STATED TASK: How does the data below read from its first line through the line containing "# The left-hand"? Print those lines exactly.

COLLECTED DATA:

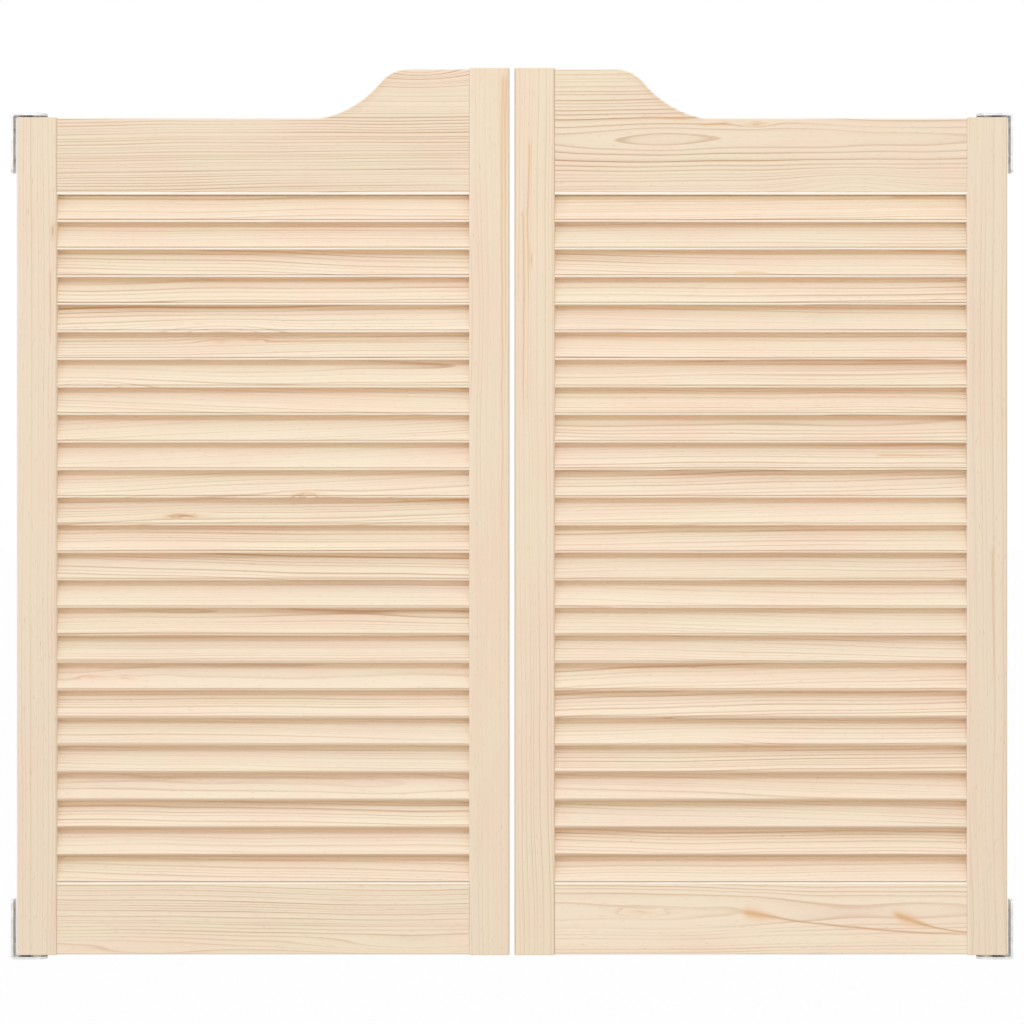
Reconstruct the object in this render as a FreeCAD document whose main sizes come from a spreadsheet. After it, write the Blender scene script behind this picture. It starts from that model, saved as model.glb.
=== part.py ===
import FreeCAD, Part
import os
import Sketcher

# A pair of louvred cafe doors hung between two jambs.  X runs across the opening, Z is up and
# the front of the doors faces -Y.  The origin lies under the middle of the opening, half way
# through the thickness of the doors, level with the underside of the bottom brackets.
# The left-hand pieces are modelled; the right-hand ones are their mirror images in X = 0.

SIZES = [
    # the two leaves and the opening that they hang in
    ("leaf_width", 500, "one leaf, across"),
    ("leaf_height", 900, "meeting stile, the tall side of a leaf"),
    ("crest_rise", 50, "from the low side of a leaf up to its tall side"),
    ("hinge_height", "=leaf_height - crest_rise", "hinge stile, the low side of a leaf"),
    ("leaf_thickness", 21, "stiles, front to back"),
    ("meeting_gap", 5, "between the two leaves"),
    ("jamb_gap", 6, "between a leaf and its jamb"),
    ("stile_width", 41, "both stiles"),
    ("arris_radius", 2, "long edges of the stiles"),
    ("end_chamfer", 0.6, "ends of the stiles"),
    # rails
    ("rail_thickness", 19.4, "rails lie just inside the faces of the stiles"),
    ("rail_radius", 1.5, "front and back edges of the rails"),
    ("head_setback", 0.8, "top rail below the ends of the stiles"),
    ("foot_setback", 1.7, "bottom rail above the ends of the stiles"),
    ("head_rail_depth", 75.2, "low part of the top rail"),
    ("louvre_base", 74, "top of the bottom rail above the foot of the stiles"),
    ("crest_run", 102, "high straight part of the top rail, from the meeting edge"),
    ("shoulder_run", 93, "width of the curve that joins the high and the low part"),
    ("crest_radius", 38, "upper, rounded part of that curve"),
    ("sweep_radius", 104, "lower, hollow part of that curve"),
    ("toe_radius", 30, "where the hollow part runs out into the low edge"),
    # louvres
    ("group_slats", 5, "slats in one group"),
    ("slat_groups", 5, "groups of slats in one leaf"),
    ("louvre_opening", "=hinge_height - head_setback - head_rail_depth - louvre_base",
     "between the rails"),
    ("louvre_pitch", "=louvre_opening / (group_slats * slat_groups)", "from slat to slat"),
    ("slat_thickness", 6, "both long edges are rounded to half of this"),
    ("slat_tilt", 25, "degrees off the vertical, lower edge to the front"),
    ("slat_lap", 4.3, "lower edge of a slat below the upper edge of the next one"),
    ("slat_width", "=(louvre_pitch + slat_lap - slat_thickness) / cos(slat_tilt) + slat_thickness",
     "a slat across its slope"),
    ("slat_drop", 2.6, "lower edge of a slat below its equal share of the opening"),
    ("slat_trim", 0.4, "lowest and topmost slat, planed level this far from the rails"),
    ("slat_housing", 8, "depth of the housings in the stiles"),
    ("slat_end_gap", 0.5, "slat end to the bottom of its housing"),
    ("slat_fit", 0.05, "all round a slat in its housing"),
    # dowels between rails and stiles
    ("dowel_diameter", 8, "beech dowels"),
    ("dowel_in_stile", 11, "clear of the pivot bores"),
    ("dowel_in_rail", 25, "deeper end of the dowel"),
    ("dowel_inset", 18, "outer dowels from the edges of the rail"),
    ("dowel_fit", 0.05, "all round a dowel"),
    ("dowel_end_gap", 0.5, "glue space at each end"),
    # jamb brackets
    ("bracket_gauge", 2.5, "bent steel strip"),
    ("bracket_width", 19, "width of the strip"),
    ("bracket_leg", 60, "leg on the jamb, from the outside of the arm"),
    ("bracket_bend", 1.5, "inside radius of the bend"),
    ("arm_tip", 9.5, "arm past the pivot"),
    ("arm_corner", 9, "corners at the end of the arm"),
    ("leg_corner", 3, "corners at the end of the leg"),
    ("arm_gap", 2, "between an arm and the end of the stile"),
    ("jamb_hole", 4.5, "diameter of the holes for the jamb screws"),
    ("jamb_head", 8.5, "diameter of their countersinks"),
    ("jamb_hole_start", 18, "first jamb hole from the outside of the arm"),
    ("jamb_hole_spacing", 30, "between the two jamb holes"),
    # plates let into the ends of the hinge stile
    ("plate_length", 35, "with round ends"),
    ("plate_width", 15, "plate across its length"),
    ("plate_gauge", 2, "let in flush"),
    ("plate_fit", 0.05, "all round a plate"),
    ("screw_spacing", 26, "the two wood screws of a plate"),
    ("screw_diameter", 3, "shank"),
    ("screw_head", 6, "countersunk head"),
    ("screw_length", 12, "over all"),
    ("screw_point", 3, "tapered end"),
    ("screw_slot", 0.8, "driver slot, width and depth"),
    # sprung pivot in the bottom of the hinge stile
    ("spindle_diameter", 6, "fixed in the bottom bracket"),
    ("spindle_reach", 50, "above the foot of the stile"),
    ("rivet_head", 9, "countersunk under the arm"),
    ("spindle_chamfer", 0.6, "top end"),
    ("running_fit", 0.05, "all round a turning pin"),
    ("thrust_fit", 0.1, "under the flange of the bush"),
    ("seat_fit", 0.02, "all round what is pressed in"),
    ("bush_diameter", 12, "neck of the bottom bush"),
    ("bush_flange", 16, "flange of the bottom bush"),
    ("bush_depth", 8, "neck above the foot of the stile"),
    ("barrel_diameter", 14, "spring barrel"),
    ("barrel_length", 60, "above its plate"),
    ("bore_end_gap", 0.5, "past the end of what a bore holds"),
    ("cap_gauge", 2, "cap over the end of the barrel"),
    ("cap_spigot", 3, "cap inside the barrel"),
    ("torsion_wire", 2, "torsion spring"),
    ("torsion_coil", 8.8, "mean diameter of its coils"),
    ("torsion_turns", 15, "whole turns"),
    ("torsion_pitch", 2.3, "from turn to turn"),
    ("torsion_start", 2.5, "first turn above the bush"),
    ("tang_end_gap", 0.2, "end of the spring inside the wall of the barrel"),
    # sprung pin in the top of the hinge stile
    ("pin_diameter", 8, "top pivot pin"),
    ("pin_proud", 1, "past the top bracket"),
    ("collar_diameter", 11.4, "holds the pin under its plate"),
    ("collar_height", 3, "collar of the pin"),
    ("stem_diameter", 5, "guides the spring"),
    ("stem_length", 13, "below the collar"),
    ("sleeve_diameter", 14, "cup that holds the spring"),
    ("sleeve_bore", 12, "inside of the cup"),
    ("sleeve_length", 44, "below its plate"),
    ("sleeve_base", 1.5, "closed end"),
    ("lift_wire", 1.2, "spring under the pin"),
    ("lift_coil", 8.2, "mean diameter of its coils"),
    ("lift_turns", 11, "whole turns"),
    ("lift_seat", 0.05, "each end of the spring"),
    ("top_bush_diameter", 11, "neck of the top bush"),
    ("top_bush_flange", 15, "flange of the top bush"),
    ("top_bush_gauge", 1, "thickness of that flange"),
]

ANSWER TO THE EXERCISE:
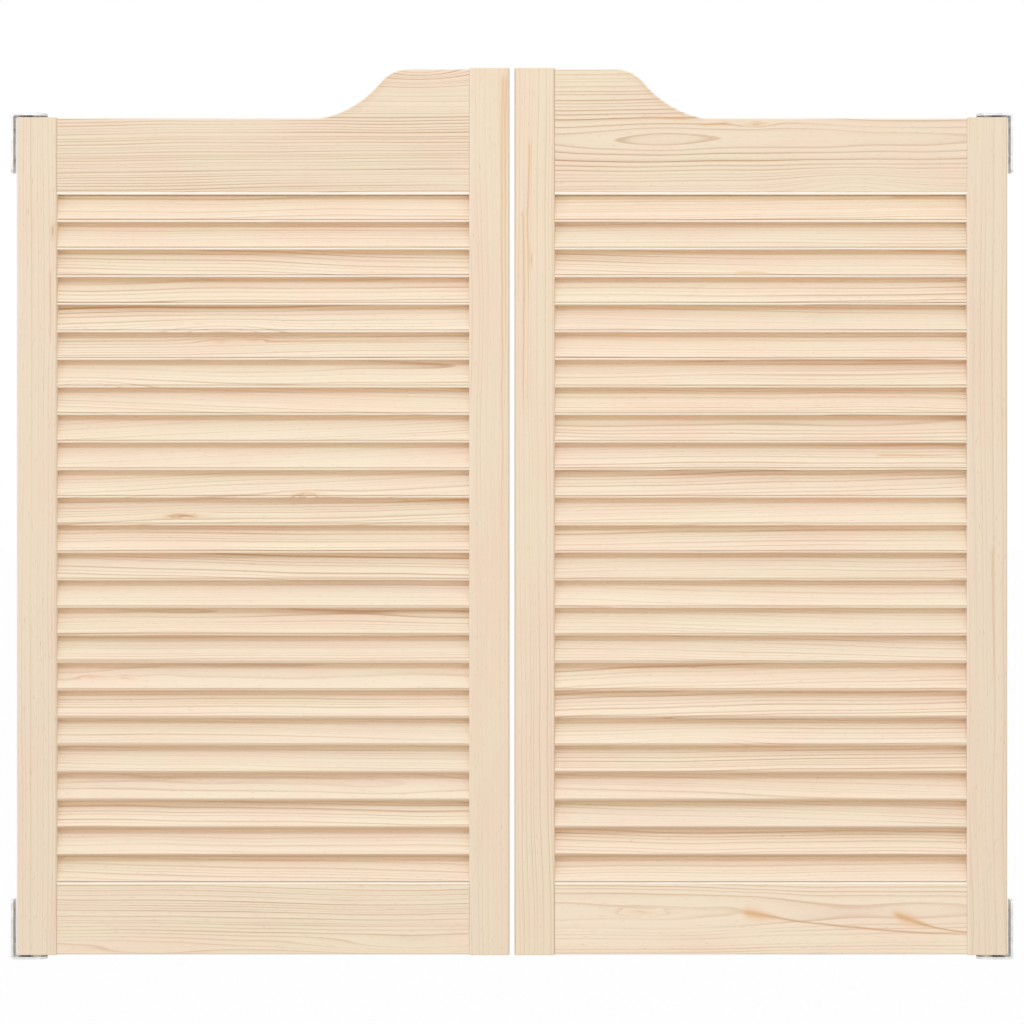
Reconstruct the object in this render as a FreeCAD document whose main sizes come from a spreadsheet. After it, write the Blender scene script behind this picture. It starts from that model, saved as model.glb.
=== part.py ===
import FreeCAD, Part
import os
import Sketcher

# A pair of louvred cafe doors hung between two jambs.  X runs across the opening, Z is up and
# the front of the doors faces -Y.  The origin lies under the middle of the opening, half way
# through the thickness of the doors, level with the underside of the bottom brackets.
# The left-hand pieces are modelled; the right-hand ones are their mirror images in X = 0.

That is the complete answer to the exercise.